Earl sits bedside with Mary, and he’s there in the moment when she dies, when she for some damn reason claims that Earl was the love of her life even though he was clearly the most negligent motherfucker around. This one-week return into their lives encourages Earl’s daughter who hadn’t spoken to him in 12 years to forgive him, and his granddaughter, who always advocated for him for some damn reason is pleased that her grandfather is in her life again, but wait! Oh no! Turns out that Grandpa was a drug mule all along, and he’s swept up in a bust by ambitious DEA Agent Colin Bates (Bradley Cooper, continuing to work with Eastwood, for some damn reason), who Earl had actually met at a motel and who he had previously lectured about not working too hard. (Sample dialogue: “You gotta think about her, women love that shit,” Earl says to Colin when the younger man realizes he missed his anniversary with his wife.) Because like, Colin could end up being Earl. Because of how much he prioritizes job over family. Did you get that? Was that storytelling not blatant enough for you?
But Earl won’t lie about who he is. Although Colin’s sting doesn’t seem to have implicated any of the actual cartel leaders or members, Earl ends up on trial, and like a man, he won’t even let his lady lawyer defend him. He proudly pleads guilty, and he accepts his sentence like a man, and he hugs his crying daughter and granddaughter, who promise to visit him, like a man, and then he ends up behind bars, where he starts gardening again, happily planting flowers outside the penitentiary, like a man. I thought that it looked like Earl had a prison tattoo of a blooming flower on the inside of his wrist when you see him handling a bunch of blooms, but I could be wrong, because at that point I was so bored I was fighting off sleep. Not sorry!
The Mule is unrelentingly tedious. There is no believable drama here, no narrative forward motion.
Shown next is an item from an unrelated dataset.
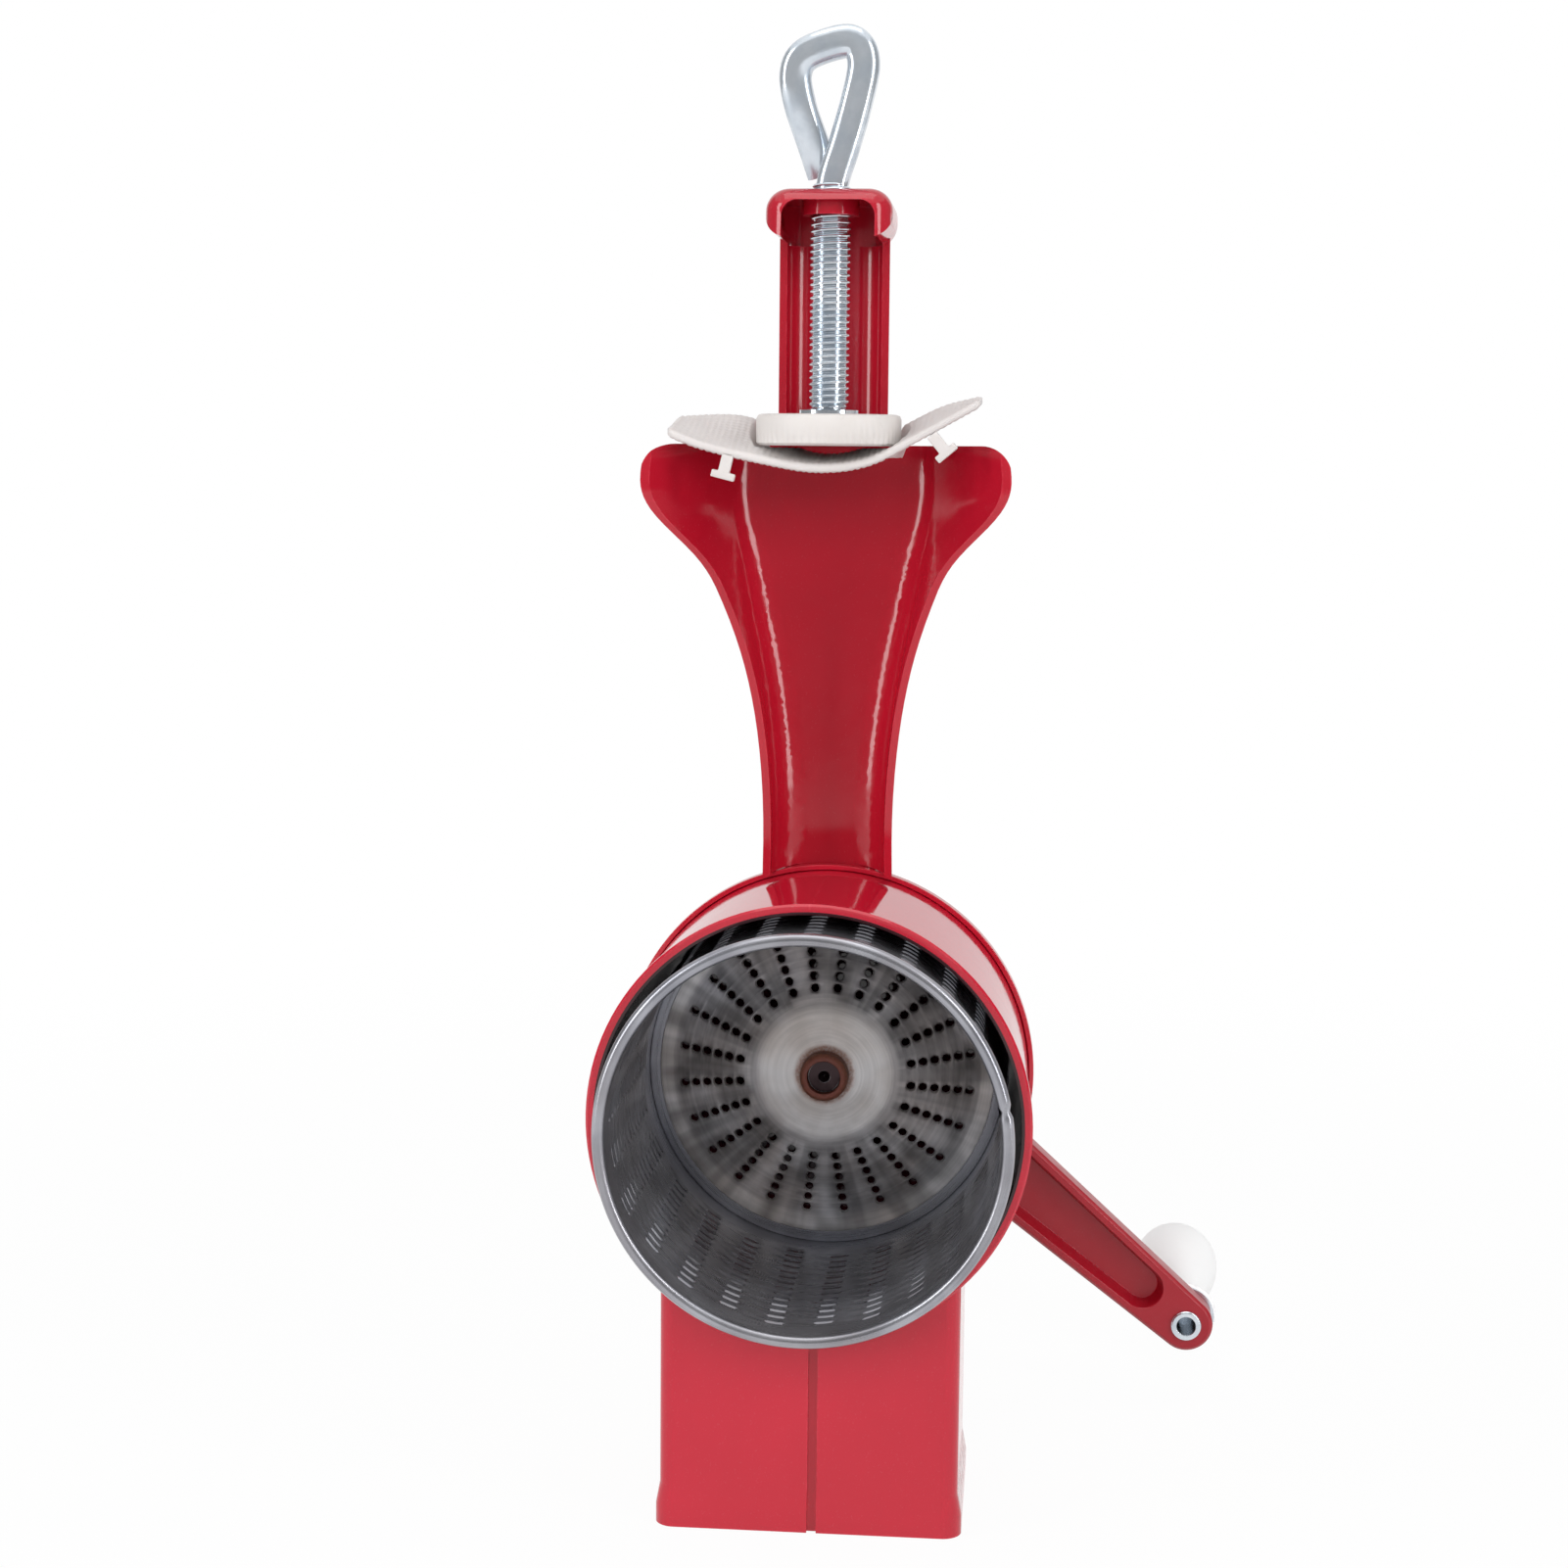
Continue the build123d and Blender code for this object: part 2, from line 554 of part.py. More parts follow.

The movie sets its rhythm quickly — Earl signs up for a run, Earl drives, Earl gets a check-in from the cartel, the DEA gets info from their mole (Eugene Cordero/Pillboi from The Good Place, whom they manipulate into cooperation by threatening prison rape), rewind and repeat — and then doesn’t deviate from it for the next two hours. The only scene that feels relevant to our current cultural moment is when Cooper’s Colin and his partner, Agent Trevino (Michael Peña), are trying to track down the mule and are randomly pulling over black pickup trucks. They pass two young white guys in a truck and don’t pull it over because duh, they’re white. They pass one tan, bearded man wearing a cowboy hat in a truck, decide to pull it over, and are subjected to his anxious babbling about being terrified of being shot by police. Colin and Trevino are both bemused by this, and they expect the man to speak Spanish, and he doesn’t, and they expect the man to have drugs in his car, and he doesn’t, and eventually they apologize and drive away. That man’s fear of being shot by police was the most real thing The Mule offered, and yet Eastwood’s directing and Schenk’s screenplay almost try to play it for laughs.
It is a bizarre choice in a movie that isn’t as wall-to-wall offensive as Peppermint or Death Wish but is as resolute in its “Our main guy is a good guy” plot as Life Itself, another film that thought its male protagonist could do no wrong. The Mule is just as misguided as those films, and yet somehow even more boring.